The extreme weather also has impeded transportation networks. In the upper Midwest, the cold and snow caused significant operational challenges for railroads, and in New York Harbor, the snow, ice and cold delayed vessel unloading. Snow and ice also disrupted tanker truck traffic, slowing propane and petroleum product deliveries. In the Midwest, where temperatures were well below zero, ethanol pipelines froze. Weather-related power outages disrupted both crude and product pipelines in the Midwest and East Coast. Along the U.S. Gulf Coast, winter storms and fog temporarily closed the 52-mile Houston Ship Channel, which connects many Houston area refineries and petroleum product terminals to the Gulf of Mexico.

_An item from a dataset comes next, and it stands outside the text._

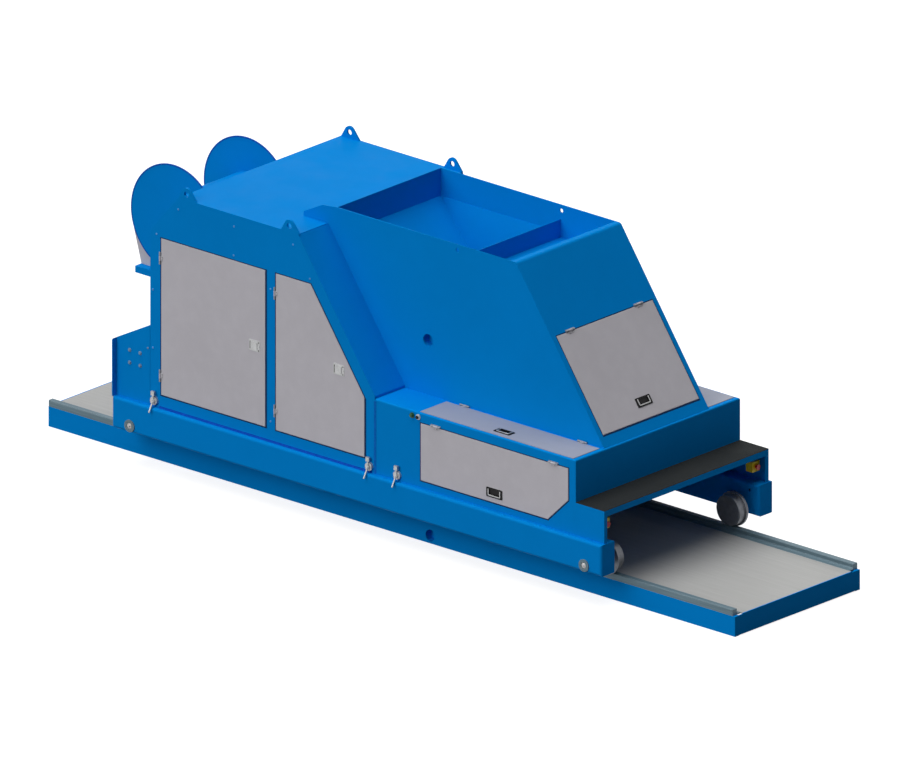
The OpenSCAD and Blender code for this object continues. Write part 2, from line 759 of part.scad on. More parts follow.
module cable_reel() color(blue)
    translate([reel_x, 0, reel_z]) rotate([90, 0, 0]) rotate_extrude($fn = 96) {
        inner = reel_half - disc_t;
        bore = shaft_r - 8;
        for (s = [-1, 1]) {
            translate([bore, s > 0 ? inner : -reel_half]) square([reel_r - bore, disc_t]);
            translate([bore, s > 0 ? reel_half - cut : -bracket_y - bracket_t])
                square([shaft_r - bore, bracket_y + bracket_t - reel_half + cut]);
        }
        translate([core_r - core_wall, -inner - cut]) square([core_wall, 2 * (inner + cut)]);
    }

// Hinges. Local frame: the axis is z, x points to the door, y points out of the skin, which is at y = -hinge_h.

module hinge_fixed(l) {
    gap = 0.5;
    mid = 0.2 * l;
    difference() {
        union() {
            translate([-hinge_foot, -hinge_h, -l / 2]) cube([hinge_foot, hinge_leaf, l]);
            translate([0, 0, -l / 2]) cylinder(r = knuckle_r, h = l);
        }
        translate([0, 0, -mid - gap]) cylinder(r = knuckle_r + gap, h = 2 * (mid + gap));
    }
    translate([0, 0, -l / 2]) cylinder(r = pin_r, h = l);
}

module hinge_moving(l) {
    mid = 0.2 * l;
    difference() {
        union() {
            translate([0, 0, -mid]) cylinder(r = knuckle_r, h = 2 * mid);
            translate([0, door_proud - hinge_h, -mid]) cube([hinge_back + 14, hinge_leaf, 2 * mid]);
        }
        translate([0, 0, -mid - cut]) cylinder(r = pin_r + pin_fit, h = 2 * (mid + cut));
    }
}

axis_y = body_half + hinge_h;
module hinge_on_door(x0, z) place([x0 - hinge_back, -axis_y, z], [1, 0, 0], [0, -1, 0]) children();
module hinge_on_side_hatch(x) place([x, -axis_y, side_z1 + hinge_back], [0, 0, -1], [0, -1, 0]) children();
module hinge_on_lid(x) place([x, -lid_y0 + hinge_back, deck_z + hinge_h], [0, -1, 0], [0, 0, 1]) children();
module hinge_on_front_hatch(y)
    place([slope_top, y, rim_z] + (hatch_top - hinge_back) * slope_down + (hinge_h + 0.02) * slope_n,
          slope_down, slope_n) children();

door_hinge_z = [door_z0 + 140, door_z1 - 147];
lid_hinge_x = [lid_x0 + 162, lid_x1 - 169];
hatch_hinge_y = [-hatch_half + 142.5, hatch_half - 142.5];

module panel_hinges() color([0.72, 0.73, 0.74]) {
    both_sides() {
        for (z = door_hinge_z) {
            hinge_on_door(door1_x0, z) hinge_fixed(hinge_l);
            hinge_on_door(door2_x0, z) hinge_fixed(hinge_l);
        }
        for (x = lid_hinge_x) {
            hinge_on_side_hatch(x) hinge_fixed(hinge_l);
            hinge_on_lid(x) hinge_fixed(hinge_l);
        }
    }
    for (y = hatch_hinge_y) hinge_on_front_hatch(y) hinge_fixed(hinge_l);
}

// Doors, lids and hatches. A pan has its outer face at y = 0 and its folded edge towards +y.

module pan(p) difference() {
    xz(0, pan_d) polygon(p);
    xz(pan_t, pan_d + cut) polygon(inset(p, pan_t));
}

// Recessed handle. Local frame: x along its long side, y out of the panel, which is at y = 0.
cup = [128, 22, 52];
module cup_cut() translate([-cup[0] / 2 - 0.5, -pan_t - cut, -cup[2] / 2 - 0.5]) cube([cup[0] + 1, pan_t + 2 * cut, cup[2] + 1]);
module cup_handle() color(black) {
    wall = 2;
    difference() {
        union() {
            xz(0, 3) rounded([-75, -35], [75, 35], 8);
            translate([-cup[0] / 2, -cup[1], -cup[2] / 2]) cube(cup);
        }
        translate([-cup[0] / 2 + wall, -cup[1] + wall, -cup[2] / 2 + wall])
            cube([cup[0] - 2 * wall, cup[1] + 5, cup[2] - 2 * wall]);
    }
    xz(-6, -3) rounded([-48, -14], [48, cup[2] / 2 - 1], 8);
}

// Paddle latch in the same local frame
module paddle_latch() color([0.72, 0.73, 0.74]) {
    xz(0, 3) rounded([-50, -40], [50, 40], 6);
    xz(3, 8) rounded([-34, -28], [26, 28], 5);
    rod_y(38, 0, 7, 3, 7);
}

module door(p, x0) color(grey) {
    translate([0, -door_y, 0]) pan(p);
    for (z = door_hinge_z) hinge_on_door(x0, z) hinge_moving(hinge_l);
}

module door_latch(x, z) place([x, -door_y, z], [1, 0, 0], [0, -1, 0]) paddle_latch();

latch1_z = (door_z0 + door_z1) / 2 - 2.5;
latch2_z = door2_z + 152;
module rear_door_right() door(door1_pts, door1_x0);
module rear_door_left() mirror([0, 1, 0]) door(door1_pts, door1_x0);
module front_door_right() door(door2_pts, door2_x0);
module front_door_left() mirror([0, 1, 0]) door(door2_pts, door2_x0);
module rear_latch_right() door_latch(door1_x1 - 97, latch1_z);
module rear_latch_left() mirror([0, 1, 0]) door_latch(door1_x1 - 97, latch1_z);
module front_latch_right() door_latch(door2_x1 - 236, latch2_z);
module front_latch_left() mirror([0, 1, 0]) door_latch(door2_x1 - 236, latch2_z);

hatch_handle = hatch_bottom - 122;
module front_hatch() color(grey) {
    difference() {
        on_slope() translate([0, -door_proud, 0]) pan(hatch_pts);
        on_slope() place([0, -door_proud, -hatch_handle], [-1, 0, 0], [0, -1, 0]) cup_cut();
    }
    for (y = hatch_hinge_y) hinge_on_front_hatch(y) hinge_moving(hinge_l);
}
module front_hatch_handle() on_slope() place([0, -door_proud, -hatch_handle], [-1, 0, 0], [0, -1, 0]) cup_handle();

lid_handle = [(lid_x0 + lid_x1) / 2, -(lid_y1 - 78), deck_z + door_proud];
module top_lid() color(grey) {
    difference() {
        translate([0, 0, deck_z + door_proud]) rotate([-90, 0, 0]) pan([for (q = lid_pts) q]);
        place(lid_handle, [1, 0, 0], [0, 0, 1]) cup_cut();
    }
    for (x = lid_hinge_x) hinge_on_lid(x) hinge_moving(hinge_l);
}
module top_lid_right() top_lid();
module top_lid_left() mirror([0, 1, 0]) top_lid();
module lid_handle_right() place(lid_handle, [1, 0, 0], [0, 0, 1]) cup_handle();
module lid_handle_left() mirror([0, 1, 0]) lid_handle_right();

side_handle = [(side_x0 + side_x1) / 2, -door_y, side_z0 + 69.5];
module side_hatch() color(grey) {
    difference() {
        translate([0, -door_y, 0]) pan(side_pts);
        place(side_handle, [-1, 0, 0], [0, -1, 0]) cup_cut();
    }
    for (x = lid_hinge_x) hinge_on_side_hatch(x) hinge_moving(hinge_l);
}
module side_hatch_right() side_hatch();
module side_hatch_left() mirror([0, 1, 0]) side_hatch();
module hatch_handle_right() place(side_handle, [-1, 0, 0], [0, -1, 0]) cup_handle();
module hatch_handle_left() mirror([0, 1, 0]) hatch_handle_right();

bed_side_beams();
bed_end_plates();
bed_cross_members();
bed_deck();
rails();
frame_beams();
frame_cross_members();
belly_plate();
axle_bearings();
rear_side_plates();
guide_shoes();
frame_clamps();
wheel_front_right();
wheel_front_left();
wheel_rear_right();
wheel_rear_left();
cabinet_skins();
cabinet_casings();
side_walls();
roof();
rear_wall();
lifting_lugs();
hopper_shell();
hopper_divider();
slope_panel();
lockers();
push_buttons();
front_panel();
step();
step_tread();
stop_boxes();
stop_buttons();
reel_shelf();
reel_guard();
cable_reel();
panel_hinges();
rear_door_right();
rear_door_left();
front_door_right();
front_door_left();
rear_latch_right();
rear_latch_left();
front_latch_right();
front_latch_left();
front_hatch();
front_hatch_handle();
top_lid_right();
top_lid_left();
lid_handle_right();
lid_handle_left();
side_hatch_right();
side_hatch_left();
hatch_handle_right();
hatch_handle_left();
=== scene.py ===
"""Looks of the hollow-core slab extruder on its casting bed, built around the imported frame.

Metres everywhere. +X is the end with the step, +Y the machine's left side, +Z up.
"""

import json
import math

import bmesh
import bpy
from mathutils import Matrix, Vector


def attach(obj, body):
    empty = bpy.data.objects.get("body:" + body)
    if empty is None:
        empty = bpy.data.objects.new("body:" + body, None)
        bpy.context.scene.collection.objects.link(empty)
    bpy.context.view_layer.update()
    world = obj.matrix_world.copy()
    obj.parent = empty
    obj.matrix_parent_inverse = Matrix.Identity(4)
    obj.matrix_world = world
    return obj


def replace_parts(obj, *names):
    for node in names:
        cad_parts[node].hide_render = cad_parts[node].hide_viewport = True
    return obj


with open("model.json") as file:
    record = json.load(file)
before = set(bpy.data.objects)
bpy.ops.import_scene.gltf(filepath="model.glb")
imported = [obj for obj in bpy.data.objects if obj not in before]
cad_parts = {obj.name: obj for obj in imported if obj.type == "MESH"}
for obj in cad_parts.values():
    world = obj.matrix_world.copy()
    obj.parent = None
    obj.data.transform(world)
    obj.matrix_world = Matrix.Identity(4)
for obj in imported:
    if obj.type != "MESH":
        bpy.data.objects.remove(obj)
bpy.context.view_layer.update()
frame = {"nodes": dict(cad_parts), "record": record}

# Outer faces, as distances from the middle plane
SKIN_Y = 0.855
DOOR_Y = 0.857
BEAM_Y = 0.895
WALL_Y = 0.545

# Heights
AXLE_Z = 0.3078
BEAM_TOP = 0.483
LOCKER_TOP = 1.045
ROOF_Z = 2.087

# Places along the machine
AXLES = (("front", 2.018), ("rear", -2.228))
CLAMPS = (-2.028, -0.020, 0.244)
HOPPER_REAR = -0.612

# The sloped front: its rim, the way down along it and the way out of it
SLOPE = math.radians(55)
RIM = Vector((1.067158, 0, 2.223))
DOWN = Vector((math.cos(SLOPE), 0, -math.sin(SLOPE)))
OUT = Vector((math.sin(SLOPE), 0, math.cos(SLOPE)))

# Door and hatch openings as (X, Z) points, anticlockwise from the lower rear corner
REAR_DOOR = [(-1.968, 0.590), (-0.998, 0.590), (-0.998, 1.747), (-1.968, 1.747)]
FRONT_DOOR = [(-0.897, 0.590), (-0.071, 0.590), (-0.071, 1.0279), (-0.57446, 1.747), (-0.897, 1.747)]
SIDE_HATCH = [(0.457, 0.548), (1.643, 0.548), (1.834, 0.733), (1.834, 0.968), (0.457, 0.968)]

# Hinges: heights on the doors, places along the lids and side hatches, distances from the middle of the front hatch
DOOR_HINGES_Z = (0.730, 1.600)
LOCKER_HINGES_X = (0.597, 1.697)
FRONT_HATCH_HINGES_Y = (-0.355, 0.355)

# Mirror image on the two sides: name and sign of Y
SIDES = (("right", -1), ("left", 1))

# Two points closer than this are one, and a point this close to a plane is on it
SAME = 1e-6
NEAR = 1e-5


# Camera

def add_camera():
    """A parallel view, as the photograph's, from the right and the front."""
    azimuth, elevation, distance = math.radians(41.92), math.radians(20), 20
    target = Vector((-0.0098, -0.0016, 0.9365))
    back = Vector((math.sin(azimuth) * math.cos(elevation), -math.cos(azimuth) * math.cos(elevation),
                   math.sin(elevation)))
    data = bpy.data.cameras.new("camera")
    data.type = "ORTHO"
    data.ortho_scale = 6.3
    camera = bpy.data.objects.new("camera", data)
    camera.location = target + back * distance
    camera.rotation_euler = back.to_track_quat("Z", "Y").to_euler()
    bpy.context.scene.collection.objects.link(camera)
    bpy.context.scene.camera = camera


# Materials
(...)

Although temperatures throughout much of the United States moderated last week, the National Oceanic and Atmospheric Administration (NOAA) outlook for heating degree days for the current week shows a return to much colder than normal conditions in the Upper Midwest. NOAA is projecting cold weather over a broad portion of the eastern United States during the first week of March. As a result, the possibility remains that cold temperatures could continue to negatively affect petroleum markets in the coming weeks.
Gasoline price rises for a 3rd week; diesel fuel for a 5th
The U.S. average retail price of regular gasoline increased six cents to $3.44 per gallon as of February 24, 2014, 34 cents lower than last year at this time. Prices increased in all regions of the nation, with the Midwest, Rocky Mountain, and West Coast prices all increasing eight cents, to $3.44 per gallon, $3.32 per gallon, and $3.65 per gallon, respectively. The East Coast price gained five cents to $3.46 per gallon, and the Gulf Coast price was $3.21 per gallon, three cents higher than last week.
The national average diesel fuel price was up three cents to $4.02 per gallon, 14 cents lower than last year at this time. Prices increased in all regions of the nation, with the Rocky Mountain price increasing the most, five cents from last week, to $3.95 per gallon. The West Coast price was $4.04 per gallon, four cents higher, while the Midwest price increased three cents to $4.03 per gallon, above the $4-per-gallon mark for the first time since March 18, 2013. The Gulf and East Coast prices both rose two cents, to $3.81 per gallon and $4.15 per gallon, respectively.